* SOURCE MATERIAL
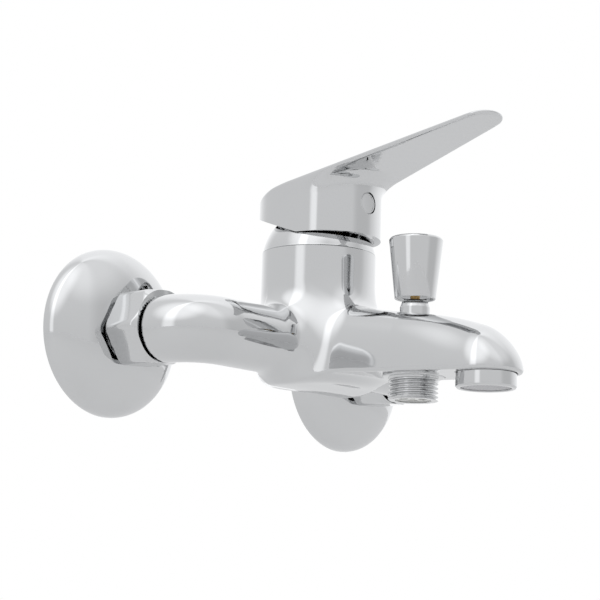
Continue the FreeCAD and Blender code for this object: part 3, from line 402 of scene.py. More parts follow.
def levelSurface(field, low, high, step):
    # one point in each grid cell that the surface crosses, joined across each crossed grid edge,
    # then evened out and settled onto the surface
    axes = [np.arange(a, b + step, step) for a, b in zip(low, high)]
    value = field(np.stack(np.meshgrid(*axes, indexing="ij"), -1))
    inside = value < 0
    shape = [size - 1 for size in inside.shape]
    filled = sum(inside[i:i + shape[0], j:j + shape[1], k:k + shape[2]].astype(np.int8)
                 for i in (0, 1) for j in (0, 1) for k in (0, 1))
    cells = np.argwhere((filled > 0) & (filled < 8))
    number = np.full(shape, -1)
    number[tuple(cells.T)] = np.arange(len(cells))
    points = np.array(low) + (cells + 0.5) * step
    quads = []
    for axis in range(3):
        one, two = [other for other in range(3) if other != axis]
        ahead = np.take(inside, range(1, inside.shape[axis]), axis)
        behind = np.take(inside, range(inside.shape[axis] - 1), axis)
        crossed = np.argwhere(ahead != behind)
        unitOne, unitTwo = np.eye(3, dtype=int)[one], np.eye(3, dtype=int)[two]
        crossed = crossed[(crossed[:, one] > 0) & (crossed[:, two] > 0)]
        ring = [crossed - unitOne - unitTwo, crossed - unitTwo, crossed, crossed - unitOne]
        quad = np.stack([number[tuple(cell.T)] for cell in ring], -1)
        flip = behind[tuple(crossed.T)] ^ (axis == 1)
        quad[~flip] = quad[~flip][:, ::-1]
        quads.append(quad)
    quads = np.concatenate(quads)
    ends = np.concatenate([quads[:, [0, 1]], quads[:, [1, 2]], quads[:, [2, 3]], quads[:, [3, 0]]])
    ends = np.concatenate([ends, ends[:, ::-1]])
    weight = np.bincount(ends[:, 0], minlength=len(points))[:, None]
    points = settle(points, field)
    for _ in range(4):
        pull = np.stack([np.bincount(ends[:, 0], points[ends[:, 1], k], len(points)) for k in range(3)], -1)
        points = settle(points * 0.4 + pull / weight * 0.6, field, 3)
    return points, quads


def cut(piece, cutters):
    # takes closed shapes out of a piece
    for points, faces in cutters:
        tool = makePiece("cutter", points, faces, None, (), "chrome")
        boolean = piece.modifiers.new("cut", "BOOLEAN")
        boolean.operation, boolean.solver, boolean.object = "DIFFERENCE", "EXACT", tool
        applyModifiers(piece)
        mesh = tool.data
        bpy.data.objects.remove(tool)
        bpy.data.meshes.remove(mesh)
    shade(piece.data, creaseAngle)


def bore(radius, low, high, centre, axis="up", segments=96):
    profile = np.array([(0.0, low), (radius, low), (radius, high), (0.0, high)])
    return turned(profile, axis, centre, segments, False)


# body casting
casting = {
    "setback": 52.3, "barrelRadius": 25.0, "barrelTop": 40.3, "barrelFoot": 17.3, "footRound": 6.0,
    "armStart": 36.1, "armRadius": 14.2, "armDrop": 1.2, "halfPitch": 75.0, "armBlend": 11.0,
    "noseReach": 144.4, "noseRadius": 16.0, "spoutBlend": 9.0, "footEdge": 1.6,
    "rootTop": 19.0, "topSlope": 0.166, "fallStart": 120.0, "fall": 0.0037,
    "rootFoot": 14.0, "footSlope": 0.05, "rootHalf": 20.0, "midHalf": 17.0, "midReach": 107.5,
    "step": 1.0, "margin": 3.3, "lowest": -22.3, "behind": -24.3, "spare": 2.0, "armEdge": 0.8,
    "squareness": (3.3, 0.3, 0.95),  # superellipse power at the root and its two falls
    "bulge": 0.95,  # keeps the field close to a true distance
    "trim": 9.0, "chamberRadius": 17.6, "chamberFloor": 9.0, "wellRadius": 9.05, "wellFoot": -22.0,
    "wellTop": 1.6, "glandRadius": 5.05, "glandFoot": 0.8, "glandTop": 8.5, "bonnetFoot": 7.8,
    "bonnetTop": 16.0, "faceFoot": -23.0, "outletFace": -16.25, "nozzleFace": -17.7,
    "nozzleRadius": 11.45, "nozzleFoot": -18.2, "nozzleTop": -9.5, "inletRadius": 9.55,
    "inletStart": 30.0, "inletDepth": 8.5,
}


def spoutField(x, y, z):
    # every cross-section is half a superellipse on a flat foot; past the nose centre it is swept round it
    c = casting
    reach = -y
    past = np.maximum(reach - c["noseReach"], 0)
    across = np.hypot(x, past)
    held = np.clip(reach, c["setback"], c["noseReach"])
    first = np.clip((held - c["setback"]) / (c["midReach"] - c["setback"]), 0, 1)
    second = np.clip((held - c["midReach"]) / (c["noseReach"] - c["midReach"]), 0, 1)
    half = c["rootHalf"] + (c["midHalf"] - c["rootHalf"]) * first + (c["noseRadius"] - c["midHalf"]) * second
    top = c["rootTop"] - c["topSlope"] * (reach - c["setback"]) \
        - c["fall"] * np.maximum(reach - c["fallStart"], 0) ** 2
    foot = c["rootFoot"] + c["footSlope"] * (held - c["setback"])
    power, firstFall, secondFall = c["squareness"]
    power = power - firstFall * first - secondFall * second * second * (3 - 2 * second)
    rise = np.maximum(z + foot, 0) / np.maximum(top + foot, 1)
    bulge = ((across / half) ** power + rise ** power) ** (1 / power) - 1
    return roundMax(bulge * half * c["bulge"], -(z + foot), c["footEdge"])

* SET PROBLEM
Print the listing above in its entirety, with every line exact.

* SOLUTION TO THIS TASK
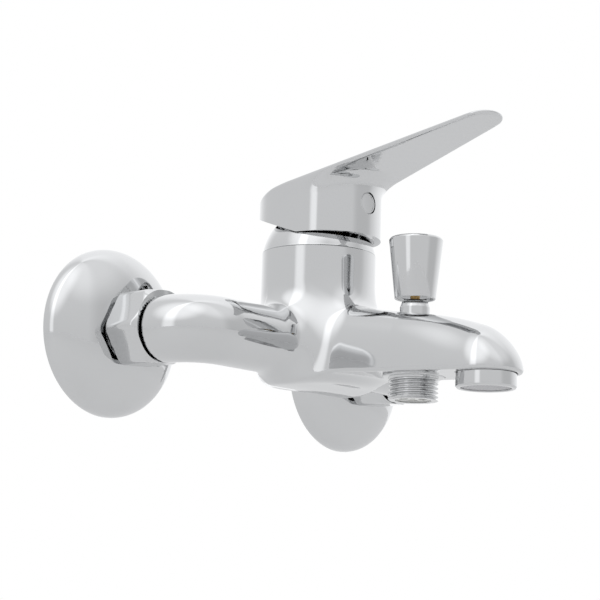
Continue the FreeCAD and Blender code for this object: part 3, from line 402 of scene.py. More parts follow.
def levelSurface(field, low, high, step):
    # one point in each grid cell that the surface crosses, joined across each crossed grid edge,
    # then evened out and settled onto the surface
    axes = [np.arange(a, b + step, step) for a, b in zip(low, high)]
    value = field(np.stack(np.meshgrid(*axes, indexing="ij"), -1))
    inside = value < 0
    shape = [size - 1 for size in inside.shape]
    filled = sum(inside[i:i + shape[0], j:j + shape[1], k:k + shape[2]].astype(np.int8)
                 for i in (0, 1) for j in (0, 1) for k in (0, 1))
    cells = np.argwhere((filled > 0) & (filled < 8))
    number = np.full(shape, -1)
    number[tuple(cells.T)] = np.arange(len(cells))
    points = np.array(low) + (cells + 0.5) * step
    quads = []
    for axis in range(3):
        one, two = [other for other in range(3) if other != axis]
        ahead = np.take(inside, range(1, inside.shape[axis]), axis)
        behind = np.take(inside, range(inside.shape[axis] - 1), axis)
        crossed = np.argwhere(ahead != behind)
        unitOne, unitTwo = np.eye(3, dtype=int)[one], np.eye(3, dtype=int)[two]
        crossed = crossed[(crossed[:, one] > 0) & (crossed[:, two] > 0)]
        ring = [crossed - unitOne - unitTwo, crossed - unitTwo, crossed, crossed - unitOne]
        quad = np.stack([number[tuple(cell.T)] for cell in ring], -1)
        flip = behind[tuple(crossed.T)] ^ (axis == 1)
        quad[~flip] = quad[~flip][:, ::-1]
        quads.append(quad)
    quads = np.concatenate(quads)
    ends = np.concatenate([quads[:, [0, 1]], quads[:, [1, 2]], quads[:, [2, 3]], quads[:, [3, 0]]])
    ends = np.concatenate([ends, ends[:, ::-1]])
    weight = np.bincount(ends[:, 0], minlength=len(points))[:, None]
    points = settle(points, field)
    for _ in range(4):
        pull = np.stack([np.bincount(ends[:, 0], points[ends[:, 1], k], len(points)) for k in range(3)], -1)
        points = settle(points * 0.4 + pull / weight * 0.6, field, 3)
    return points, quads


def cut(piece, cutters):
    # takes closed shapes out of a piece
    for points, faces in cutters:
        tool = makePiece("cutter", points, faces, None, (), "chrome")
        boolean = piece.modifiers.new("cut", "BOOLEAN")
        boolean.operation, boolean.solver, boolean.object = "DIFFERENCE", "EXACT", tool
        applyModifiers(piece)
        mesh = tool.data
        bpy.data.objects.remove(tool)
        bpy.data.meshes.remove(mesh)
    shade(piece.data, creaseAngle)


def bore(radius, low, high, centre, axis="up", segments=96):
    profile = np.array([(0.0, low), (radius, low), (radius, high), (0.0, high)])
    return turned(profile, axis, centre, segments, False)


# body casting
casting = {
    "setback": 52.3, "barrelRadius": 25.0, "barrelTop": 40.3, "barrelFoot": 17.3, "footRound": 6.0,
    "armStart": 36.1, "armRadius": 14.2, "armDrop": 1.2, "halfPitch": 75.0, "armBlend": 11.0,
    "noseReach": 144.4, "noseRadius": 16.0, "spoutBlend": 9.0, "footEdge": 1.6,
    "rootTop": 19.0, "topSlope": 0.166, "fallStart": 120.0, "fall": 0.0037,
    "rootFoot": 14.0, "footSlope": 0.05, "rootHalf": 20.0, "midHalf": 17.0, "midReach": 107.5,
    "step": 1.0, "margin": 3.3, "lowest": -22.3, "behind": -24.3, "spare": 2.0, "armEdge": 0.8,
    "squareness": (3.3, 0.3, 0.95),  # superellipse power at the root and its two falls
    "bulge": 0.95,  # keeps the field close to a true distance
    "trim": 9.0, "chamberRadius": 17.6, "chamberFloor": 9.0, "wellRadius": 9.05, "wellFoot": -22.0,
    "wellTop": 1.6, "glandRadius": 5.05, "glandFoot": 0.8, "glandTop": 8.5, "bonnetFoot": 7.8,
    "bonnetTop": 16.0, "faceFoot": -23.0, "outletFace": -16.25, "nozzleFace": -17.7,
    "nozzleRadius": 11.45, "nozzleFoot": -18.2, "nozzleTop": -9.5, "inletRadius": 9.55,
    "inletStart": 30.0, "inletDepth": 8.5,
}


def spoutField(x, y, z):
    # every cross-section is half a superellipse on a flat foot; past the nose centre it is swept round it
    c = casting
    reach = -y
    past = np.maximum(reach - c["noseReach"], 0)
    across = np.hypot(x, past)
    held = np.clip(reach, c["setback"], c["noseReach"])
    first = np.clip((held - c["setback"]) / (c["midReach"] - c["setback"]), 0, 1)
    second = np.clip((held - c["midReach"]) / (c["noseReach"] - c["midReach"]), 0, 1)
    half = c["rootHalf"] + (c["midHalf"] - c["rootHalf"]) * first + (c["noseRadius"] - c["midHalf"]) * second
    top = c["rootTop"] - c["topSlope"] * (reach - c["setback"]) \
        - c["fall"] * np.maximum(reach - c["fallStart"], 0) ** 2
    foot = c["rootFoot"] + c["footSlope"] * (held - c["setback"])
    power, firstFall, secondFall = c["squareness"]
    power = power - firstFall * first - secondFall * second * second * (3 - 2 * second)
    rise = np.maximum(z + foot, 0) / np.maximum(top + foot, 1)
    bulge = ((across / half) ** power + rise ** power) ** (1 / power) - 1
    return roundMax(bulge * half * c["bulge"], -(z + foot), c["footEdge"])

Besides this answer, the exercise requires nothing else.